7 – Poor Risk Control – This is one of the leading reasons that beginning traders fail. Poor risk control is more often than not the result of a beginning traders poor preparation. Those who are not prepared simply do not understand the risk involved in trading and the impact that it can have on the capital in your account.
One of the truest statements in the world of trading is, “There is risk in all trading”. Risk is an unavoidable reality of trading. While avoiding risk completely simply is not possible, it is possible to control your risk. Risk control should be an integral part of every successful trader’s Forex trading strategy.
Beginning Forex traders are especially vulnerable to the effects of a lack of risk control. One of the reasons has to do with the high levels of leverage available in Forex trading. We have to remember that leverage is a two-edged sword. Beginning traders frequently focus on one edge of the sword and that is the huge profit potential that leverage affords us. If we focus on only the profit potential edge of the sword and not the risk control as of the sword we will have difficulty trading successfully.

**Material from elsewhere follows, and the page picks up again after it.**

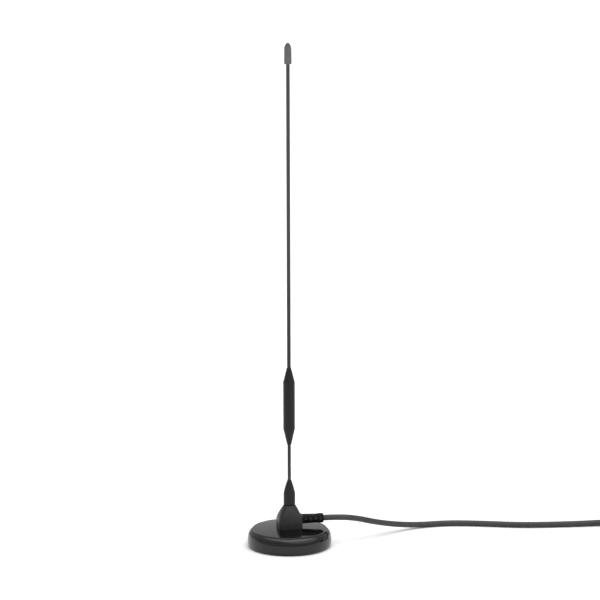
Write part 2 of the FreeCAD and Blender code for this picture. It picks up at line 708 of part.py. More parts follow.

By controlling our risk we give ourselves the opportunity to not only preserve our working capital, but to minimize the probability of a catastrophic loss which may wipe out our entire account.
The sins we discussed above are some of that I wish I had understood when I first started trading. If you’re just starting out, then you can avoid some of the foolish mistakes that I made by not committing these Forex trading sins. It should go without saying that avoiding the 7 deadly sins of Forex trading can save you a lot of time, money, and grief.